5 responses

  1. Leslie
    February 6, 2014

    I will be linking to this article so that my marriage equality group in CA can contribute to this effort. But I hope that better polling, etc. in the past 13 years will get a better result than we had with Mike Marshall on Prop 22. I worked on that campaign and it was a disaster — our message never worked, even with our supporters.

  2. Dave
    February 8, 2014

    Thank you for this interesting and informative article. There are a number of questions that I would have posed to Marshall, and which you might want to pose to him in a future interview:

    - Why has the signature gathering proceeded at such a slow pace. The target is a mere 116,000 valid signatures. That is not that heavy a burden. The antigay side gathered 250,000 signatures in 6 weeks in 2004 to put their marriage amendment on the ballot. If OR United has 4,000 volunteers, then why have they been at this for 6 months and why do they still not have enough signatures? Right now, they have the bare minimum number, and are now working on building a cushion to account for invalid signatures. At their current glacial pace, they won't have enough "cushion" signatures until May. Why does it take from August 2013 to May 2014 to get 116,000 valid signatures (or about 150-160,000 total signatures) if they have 4,000 volunteers, and hundreds of religious groups, unions, etc?

    - Is Marshall from Oregon? What experience does he have running a statewide campaign other than losing Prop 22?.

    - Some of the numbers don't add up. OR United's campaign finance disclosure reports do not show "$2 million raised so far". If you are including the $250K pledged from the 6 unnamed groups, then it does add up, but a pledge of money in the future is not the same thing as money raised.
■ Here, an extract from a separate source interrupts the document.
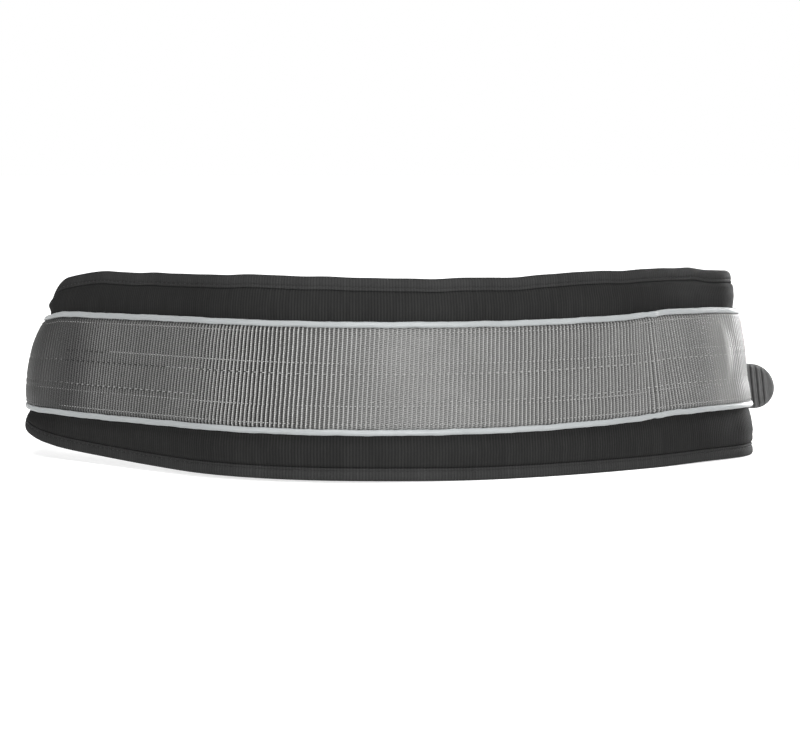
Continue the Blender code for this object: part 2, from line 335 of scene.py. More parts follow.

    - I would have asked him to name the 6 groups that pledged $250K. Is NGLTF one of those groups? They outrageously went AWOL in 2012, giving virtually no money to any of the campaigns. Their only significant financial contribution was a Maryland mailer, which was later revealed to have been funded by a casino and had more to do with keeping a competing measure off the ballot. I hope that GCN will give some attention to the undercovered story of how NGLTF went from being a leader in fighting for civil rights at the ballot to a nearly inactive outfit, draining millions from donors while providing little value.